Действительно, американский образ жизни кажется сейчас многим привлекательным, он выступает для них желаемым стандартам. Однако складывающиеся реалии для Америки таковы, что «с этим образом жизни, с американской мечтой всем придется расставаться, тяжелее всего это будет сделать самим американцам» (Моисеев Н. Н. Расставание с простотой. С. 348). Можно сказать, что в конце нашего столетия американский образ жизни претерпевает изменения, что ему присущи противоречивые черты, что этот новый и многогранный образ жизни весьма отличен сложившегося стереотипа в сознании и американцев, и иностранцев. Прежде всего это относится к такой фундаментальной характеристике американского образа жизни (и не только его, но и других обществ), как отношение к времени. Скандально известный американский писатель Г. Миллер писал в «Тропике Козерога»: «Посреди золотистой зефирной мечты о счастье… великая душа американского континента скачет, как осьминог, все паруса распущены, все люки задраены, мотор рычит, как динамомашина. Великая динамичная душа, пойманная глазом фотоаппарата в момент гона… Нет и не будет ответа, пока они все еще продолжают сломя шею бежать вперед, чтобы скорей завернуть за угол».

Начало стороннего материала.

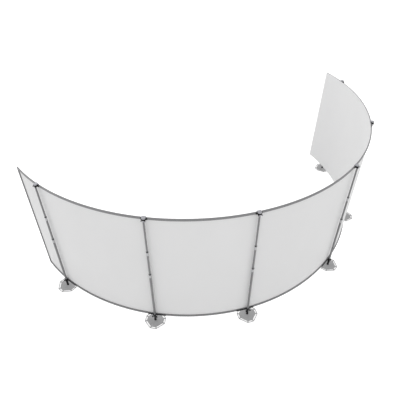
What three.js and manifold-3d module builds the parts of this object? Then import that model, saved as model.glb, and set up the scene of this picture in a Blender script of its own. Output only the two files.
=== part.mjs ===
// A curved display wall: six telescopic posts on slotted octagonal plates carry a top and a
// bottom rail, and printed sheets hook into the rails and close the curve.
// Millimetres, +Z up. The wall bulges towards -Y, where the posts stand, and opens towards +Y.

import * as THREE from 'three';
import { mergeVertices } from 'three/addons/utils/BufferGeometryUtils.js';
import Module from 'manifold-3d';

const wasm = await Module();
wasm.setup();

// The curve in plan, measured along the middle of the rails
const railRadius = 3126;
const middleBay = 1810;
const secondBay = 1415;
const outerBay = 1655;
const leftOverhang = 570; // the wall stands a little to the left on its posts
const rightOverhang = 480;
const flatLength = 190; // the curve is drawn in straight flats no longer than this

// Heights of the wall above the floor
const floorGap = 95;
const wallHeight = 1998;

// Rails: channels that open inwards through a mouth between two lips
const railHeight = 30;
const railDepth = 15;
const railWall = 2;
const railMouth = 12;
const railJoint = 1; // left open between two rails at a post

// Sheets: a flat panel with a hook strip along its top and bottom edges
const sheetThickness = 1;
const sheetJoint = 0.8;
const hookNeck = 4;
const hookThickness = 2.5;
const hookGrip = 4; // how far a hook reaches behind the rail's lip

// Angle strips that stiffen the sheets at the two free ends
const stripFlange = 20;
const stripWall = 2;

// Telescopic posts: three tubes, each with a lock at the top of the one below
const postOffset = 34.5; // post axis outside the middle of the rails
const lowerTubeRadius = 16;
const middleTubeRadius = 14;
const upperTubeRadius = 12;
const tubeWall = 1.4;
const lowerLockHeight = 1082; // top of the lower tube
const upperLockHeight = 1526; // top of the middle tube
const tubeOverlap = 150; // length of each tube that stays inside the one below
const lockRing = 14;
const lockRingStep = 2.2;
const ferruleLength = 58;
const ferruleStep = 1.5;
const guideLength = 22; // narrowed mouth of each outer tube
const expanderLength = 40; // swollen foot of each inner tube
const expanderStep = 0.25;
const tubeSides = 12;

// Base plates: octagons with short and long sides in turn, slotted along each side
const plateRadius = 162; // to the corners
const plateThickness = 8;
const shortSideAngle = 35; // degrees, seen from the plate's middle
const plateRim = 14;
const plateSlot = 20;
const plateSpoke = 15;
const plateCountersink = 3; // room for the head of the screw that holds the spigot
const screwHeadRadius = 10;

// Foot spigots: black columns on the plates, with a peg that each post is pushed over
const spigotHeight = 84; // from the plate to the post's end
const spigotFootRadius = 18;
const spigotFootHeight = 5;
const pegLength = 90;
const pegTaper = 8;

// Lower clamps: a bar that joins two rails, with a collar for the post and two thumb screws
const barHalfLength = 137;
const barHeight = 30;
const barThickness = 5;
const barShifts = [66, 24, -34, -69, -24, -66]; // middle of each bar, to the right of its post
const collarRise = 20; // middle of the collar above the middle of the rail
const collarHeight = 54;
const collarWall = 4;
const collarWeb = 20;

// Upper clamps: a cap over the rail and the post, a body below it and two thumb screws
const capWidth = 54;
const capFront = 26; // the cap narrows to this on its outer side
const capThickness = 8;
const capReach = 11; // from the post's axis to the cap's outer side
const bodyEdge = 5; // the body stands out this far round the cap
const bodyCover = 9; // thickness of the body over the rail
const bodyHeight = 26;
const bodyCollarHeight = 20; // round the post, below the body
const bodyCollarWall = 4;
const wingHalfLength = 54;
const wingThickness = 8;
const wingHeight = 26;

// Thumb screws, two in each clamp
const lowerScrewSpacing = 60;
const upperScrewSpacing = 46;
const upperScrewDrop = 7; // below the middle of the rail
const screwStem = 4;
const lowerKnobRadius = 12;
const upperKnobRadius = 9;
const knobLobe = 1.2;
const knobLobes = 5;
const lowerKnobLength = 14;
const upperKnobLength = 6;
const lowerKnobReach = 54; // from the rail's outer face to the knob's end
const upperKnobReach = 49.5;

// Clearances
const restGap = 0.3; // between pieces that touch when the wall stands
const slideGap = 0.3; // radial, between a tube and what it slides in

// Worked-out places

const wallBottom = floorGap;
const wallTop = floorGap + wallHeight;
const bottomRailZ = wallBottom + railHeight / 2;
const topRailZ = wallTop - railHeight / 2;
const railInner = railRadius - railDepth / 2;
const railOuter = railRadius + railDepth / 2;
const sheetOuter = railInner - restGap;
const sheetInner = sheetOuter - sheetThickness;
const postRadius = railRadius + postOffset;
const postBottom = plateThickness + spigotHeight;
const railFace = postOffset - railDepth / 2; // the rail's outer face, seen from a post's axis

// Distances of the posts from the wall's middle, along the rails, from left to right
const innerPost = middleBay / 2;
const secondPost = innerPost + secondBay;
const outerPost = secondPost + outerBay;
const leftEnd = -outerPost - leftOverhang;
const rightEnd = outerPost + rightOverhang;
const postPlaces = [-outerPost, -secondPost, -innerPost, innerPost, secondPost, outerPost];
const sheetEdges = [leftEnd, -secondPost, -innerPost, innerPost, secondPost, rightEnd];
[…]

Именно отношение американца ко времени служит ключом к пониманию американского образа жизни и современной американской культуры. Известно, что атрибутом всякого социального опыта, способом его организации является время, которое определяет характерные особенности личности, погруженной в данную социокультурную среду. Для американца скорость представляет собой актуально действенную ценность, которая проявляется в его приверженности идеалам динамичности и изменения и которая как способ интенсивного использования времени составляет интегральную часть его личности. Интенсивное отношение ко времени проявляется во всех сферах американской жизни: в скорости передвижения индивида на автомобиле по улицам, в развитии транспорта (автомобильного и авиационного) и высокоэффективной организации дорожного движения (скоростные магистрали, минимум перекрестков и т. п.), позволяющей достигать высокой скорости передвижения даже в пределах городов, в скорости передвижения товаров от производителя до покупателя, в скорости обслуживания, в динамическом развитии науки и технологий, в скорости повседневного питания (развитая сеть кафе, закусочных; яркий пример — «Макдональдс»), в популярности активных форм проведения досуга (бег, спорт, движение), в быстрой музыке, энергичных танцах, динамичной литературе и динамичном кино (вестерны, боевики, детективы, комедии).
Американский образ жизни во многом сформирован развитием цивилизации автомобиля, автомобилизация принесла комфорт и стандартизацию образа жизни на всей территории Америки, повлияла на менталитет американцев. Система личного автомобильного транспорта представляет собой «технобиоценоз», псевдоприродное образование, которое функционирующим по каким-то собственным законам и которое породило общие для страны и местные функции и традиции, верования и обычаи, поведенческие стереотипы и «правила игры». Национальный афоризм «мы верим в бога и в автомобиль», который европеец сочтет богохульством (богобоязненные итальянцы, тем не менее, бравируют формулой «любовь к машине сильнее страсти к женщине», французы называют свои автомобили «магнитом для красоток»), отражает мораль и этику американцев.
Вождение автомобиля в чем-то утратило свой изначальный «транспортный» смысл. В автомобиле американец проводит столько времени, сколько спит, так что пребывание в автомобиле теперь стало крупным фрагментом его образа жизни. В 80-е годы обнаружилось массовое стремление американцев делать в машине, наряду с вождением, еще «что-то»: принимать пищу, ухаживать за ребенком, просматривать деловую документацию, пользоваться сотовой связью, накладывать макияж, бриться, читать газеты… Автомобиль является для американца домом, где имеется телефон и компьютер, что как бы предопределяет кочевнический характер его образа жизни.